Similarly, Hur’s recent series of paintings integrating real clothing on paintings’ surfaces—men’s jackets and women’s underwear —builds on states of absence and presence. The jackets are at first hard to discern beneath the pattern of brightly colored keyholes. Obliquely lit, the shadows of sleeves, collars and wrinkles reveal the garments first. Obviously the clothing references the former presence and current absence of its inhabitants, but it also renders the keyholes resolutely opaque—whatever imaginary space exists here is on our side of the keyhole.
The rigorous structural and conceptual integrity of Hur’s work is both intrinsically modern and timeless. His mode of philosophical inquiry bridges traditions of Chinese and Western thought just as does his approach to painting. Further, Hur’s combination of food, expressionistic painting and the systematic symbolic forms into one solid aesthetic conversation may perfectly express Nietzsche’s dualism of Dionysian and Apollonian forces in addition to revealing dualities of yin-yang.
Nietzsche saw the perfect art form in Greek tragedy, whose structure synthesized elements of rationality and order (Apollonian) with forces of chaos, emotion and disorder (Dionysian). The audience was at once able to glean personal understandings of the world as well as experience an intoxicating loss of self in the performance.

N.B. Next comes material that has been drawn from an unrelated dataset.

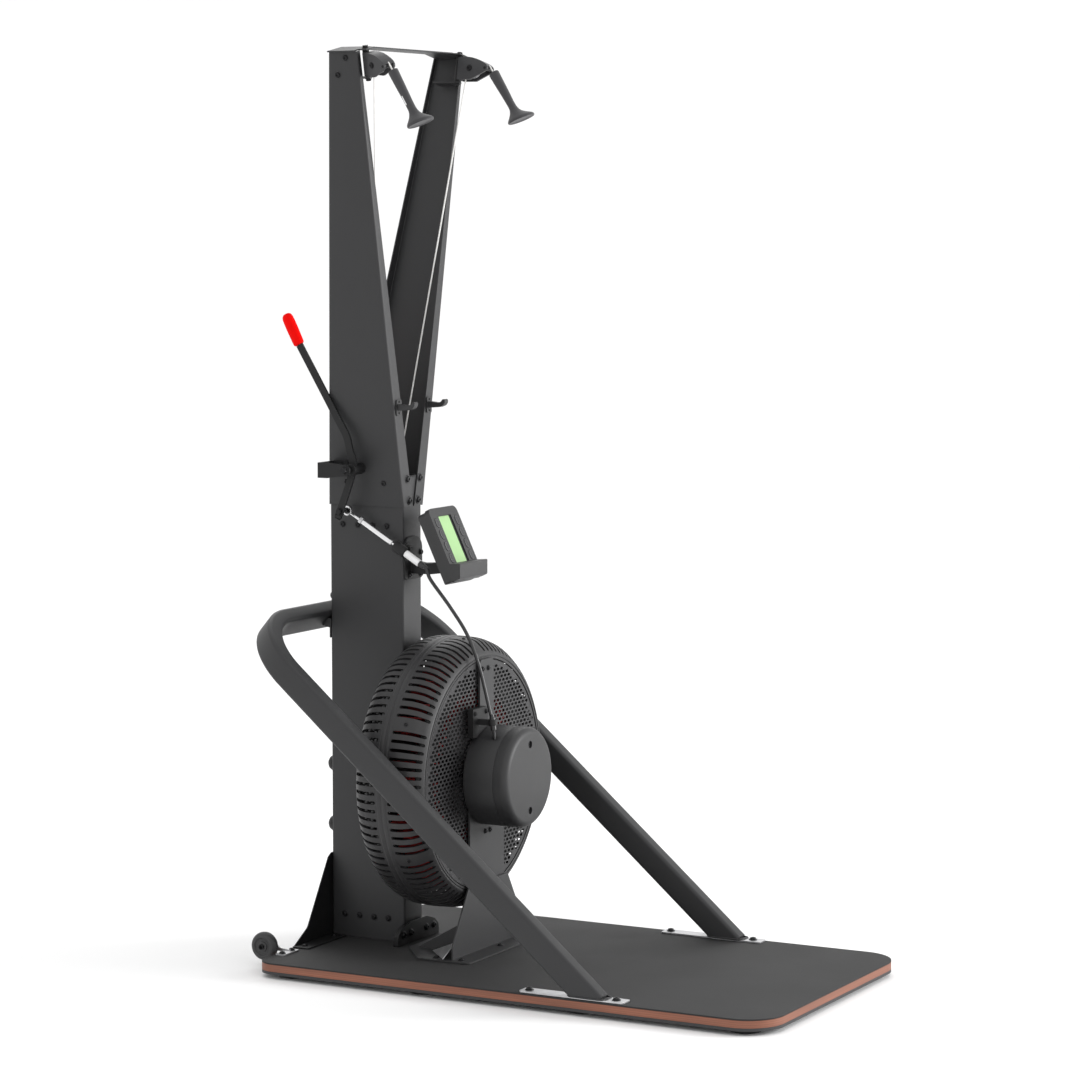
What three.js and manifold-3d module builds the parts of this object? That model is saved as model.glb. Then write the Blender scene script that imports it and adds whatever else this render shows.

The deep engagement of the audience in the performance of Greek tragedy was itself actively performative, just as the viewer of Hur’s work becomes a participant in both the painted environment and the process of eating. Of course, Nietzsche saw his complete art form as a desperate response to an essentially meaningless and cruel world. Hur’s work, in contrast, responds to a generous world in which meaning and harmony continuously emerge and recede through cycles of balance and change. Jung Hur’s work constructs a complex experience of discovery and deep engagement for the viewer that mirrors his own creative process as artist and chef.